Airlangga menjelaskan bahwa tidak ada perubahan dalam sektor kartu kredit. Ia juga menyatakan bahwa operator asing terbuka untuk berpartisipasi dalam front end dan mendapatkan perlakuan yang sama dengan yang lain. Menurutnya, persoalan ini hanya memerlukan klarifikasi.
Sebelumnya, Amerika Serikat, melalui dokumen National Trade Estimate (NTE) Report on Foreign Trade Barriers 2025, menyampaikan beberapa keberatan terkait kebijakan Bank Indonesia (BI) mengenai GPN dan QRIS. Laporan ini diterbitkan oleh Kantor Perwakilan Dagang Amerika Serikat (USTR).

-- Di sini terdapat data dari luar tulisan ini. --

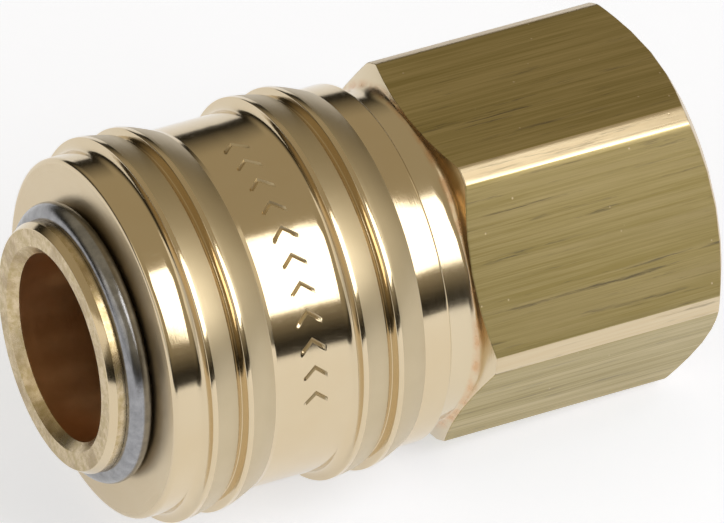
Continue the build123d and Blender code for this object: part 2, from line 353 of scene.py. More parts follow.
def thread_tree():
    """A screw thread's ridge along the axis: a trapezoid swept round a spiral, fading at both ends.

    The trapezoid's outer half is buried in the wall, and its narrow side is the crest.
    """
    buried_share = 1.86
    crest_share = 0.18
    tree = Tree("inlet thread", [
        ("Root Radius", "NodeSocketFloat"), ("Height", "NodeSocketFloat"), ("Pitch", "NodeSocketFloat"),
        ("Turns", "NodeSocketFloat"), ("Start", "NodeSocketFloat"), ("Fade", "NodeSocketFloat"),
        ("Material", "NodeSocketMaterial"),
    ])
    given = tree.inputs
    turns = given["Turns"]
    spiral = tree.node(
        "GeometryNodeCurveSpiral", None, Resolution=128, Rotations=turns,
        Start_Radius=given["Root Radius"], End_Radius=given["Root Radius"],
        Height=tree.math("MULTIPLY", turns, given["Pitch"]), Reverse=True,
    )
    turn = tree.math("MULTIPLY", tree.node("GeometryNodeSplineParameter"), turns)
    to_end = tree.math("MINIMUM", turn, tree.math("SUBTRACT", turns, turn))
    fade = tree.math("MINIMUM", tree.math("MAXIMUM", tree.math("DIVIDE", to_end, given["Fade"]), 0.02), 1.0)
    upright = tree.node("GeometryNodeSetCurveNormal", {"mode": "Z_UP"}, Curve=spiral)
    faded = tree.node("GeometryNodeSetCurveRadius", None, Curve=upright, Radius=fade)
    height = given["Height"]
    ridge = tree.node(
        "GeometryNodeCurvePrimitiveQuadrilateral", {"mode": "TRAPEZOID"},
        Height=tree.math("MULTIPLY", height, 2.0),
        Bottom_Width=tree.math("MULTIPLY", given["Pitch"], buried_share),
        Top_Width=tree.math("MULTIPLY", given["Pitch"], crest_share),
        Offset=0.0,
    )
    inward = tree.node("GeometryNodeTransform", None, Geometry=ridge, Rotation=(0, 0, pi / 2))
    tube = tree.node("GeometryNodeCurveToMesh", None, Curve=faded, Profile_Curve=inward,
                     Scale=fade, Fill_Caps=True)
    shifted = tree.node("ShaderNodeCombineXYZ", None, Z=given["Start"])
    moved = tree.node("GeometryNodeTransform", None, Geometry=tube, Translation=shifted)
    lying = tree.node("GeometryNodeTransform", None, Geometry=moved, Rotation=(0, pi / 2, 0))
    real = tree.node("GeometryNodeRealizeInstances", None, Geometry=lying)
    surfaced = tree.node("GeometryNodeSetMaterial", None, Geometry=real, Material=given["Material"])
    tree.tree.links.new(surfaced, tree.output)
    return tree


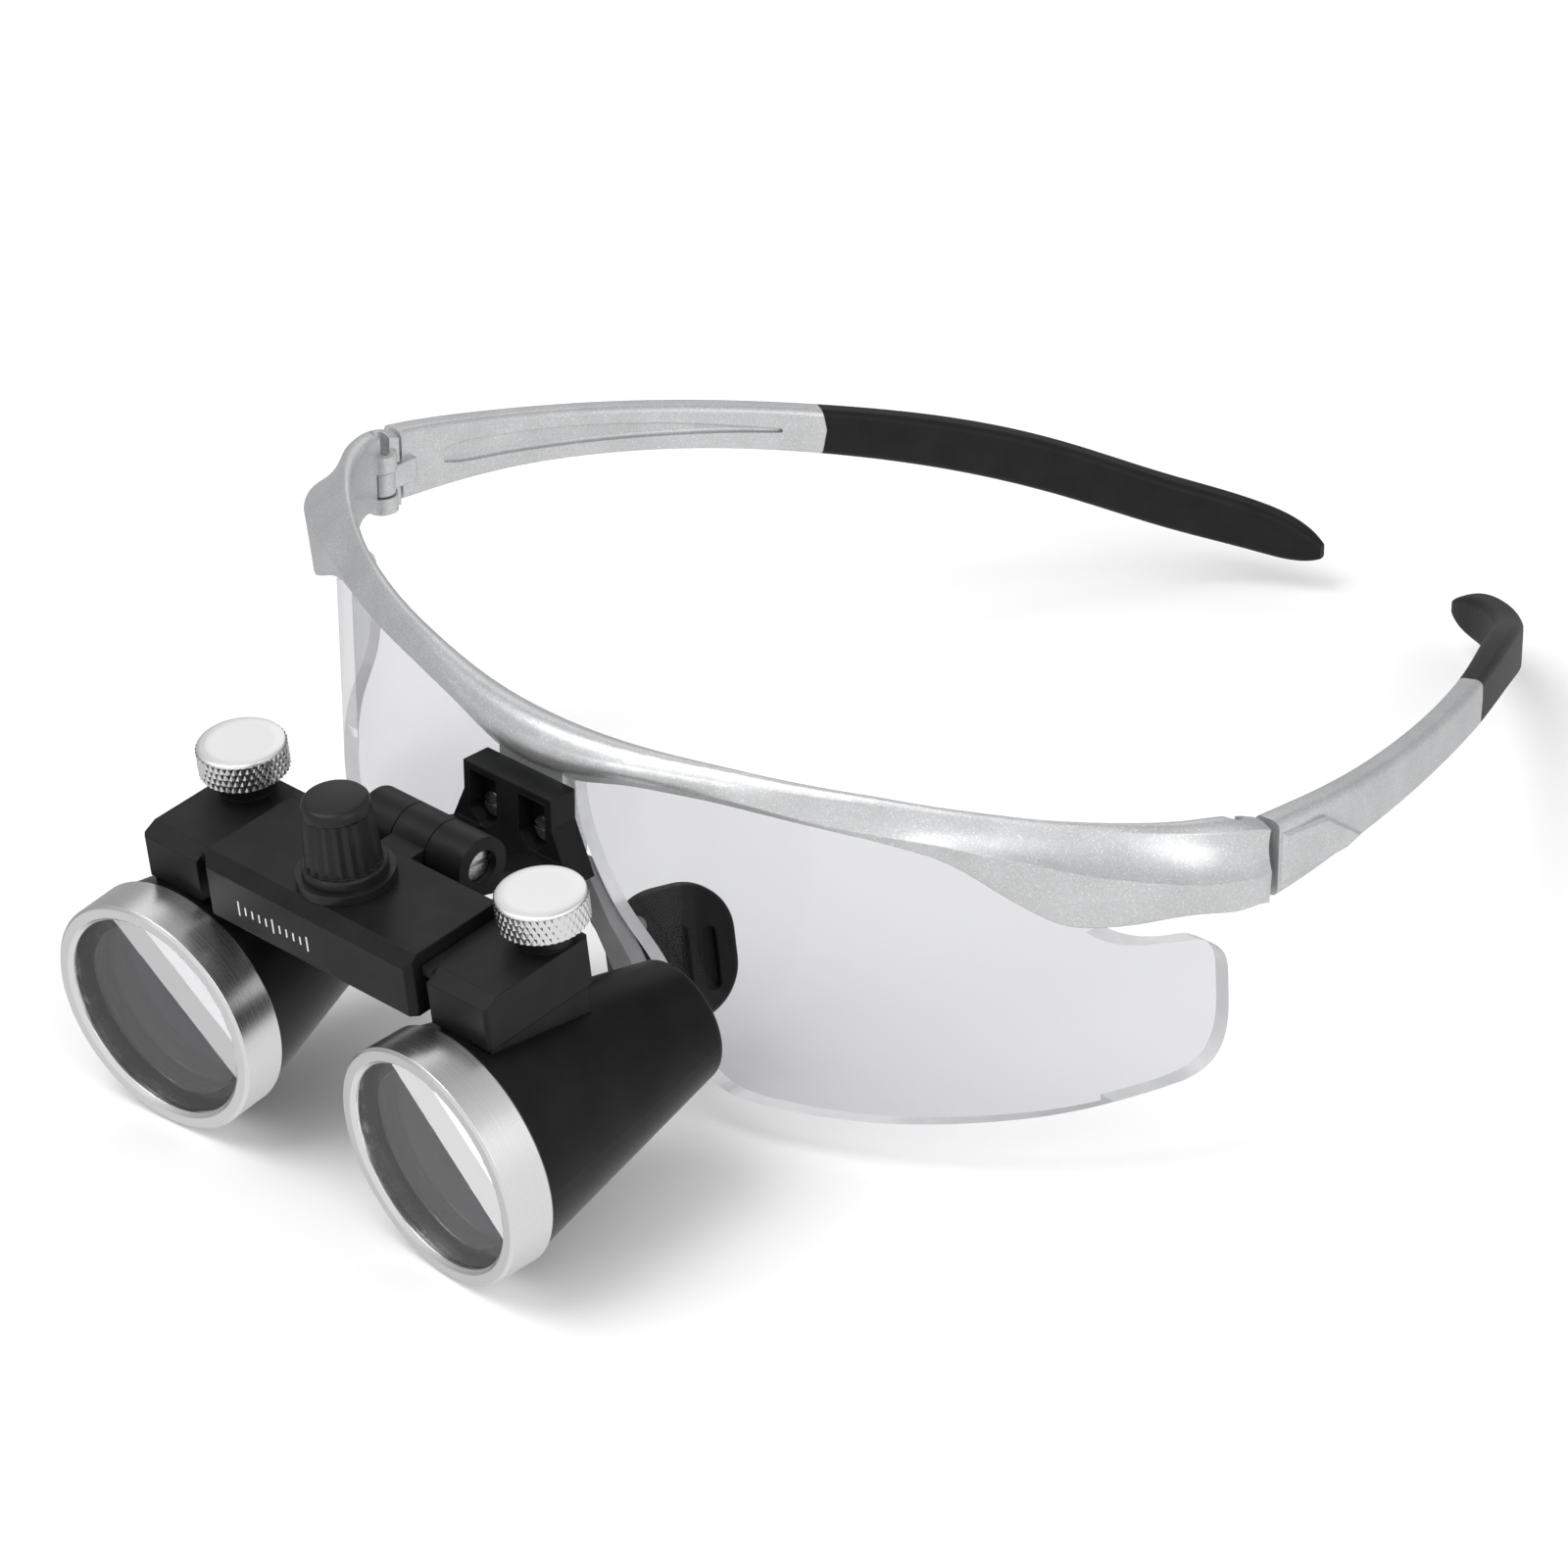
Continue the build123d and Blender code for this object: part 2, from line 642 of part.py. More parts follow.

Salah satu poin yang disoroti adalah penggunaan GPN. Peraturan BI No. 19/8/PBI/2017 Tahun 2017 mewajibkan seluruh transaksi debit dan kredit ritel domestik diproses melalui lembaga switching GPN yang berlokasi di Indonesia dan memiliki izin dari BI. Peraturan ini juga membatasi kepemilikan asing sebesar 20% pada perusahaan yang ingin memperoleh izin switching untuk berpartisipasi dalam GPN. Hal ini dianggap menghalangi penyediaan layanan pembayaran elektronik lintas batas untuk transaksi kartu debit dan kredit ritel domestik.
Peraturan BI No. 19/10/PADG/2017 juga mengamanatkan perusahaan asing untuk menjalin kemitraan dengan switch GPN Indonesia yang memiliki izin untuk memproses transaksi ritel domestik melalui GPN. Kemitraan ini harus mendukung pengembangan industri dalam negeri serta transfer teknologi.
Pada Mei 2023, BI mewajibkan pemrosesan kartu kredit pemerintah melalui GPN serta penggunaan dan penerbitan kartu kredit pemerintah daerah. USTR menyatakan bahwa perusahaan pembayaran AS khawatir kebijakan ini akan membatasi akses penggunaan opsi pembayaran elektronik AS.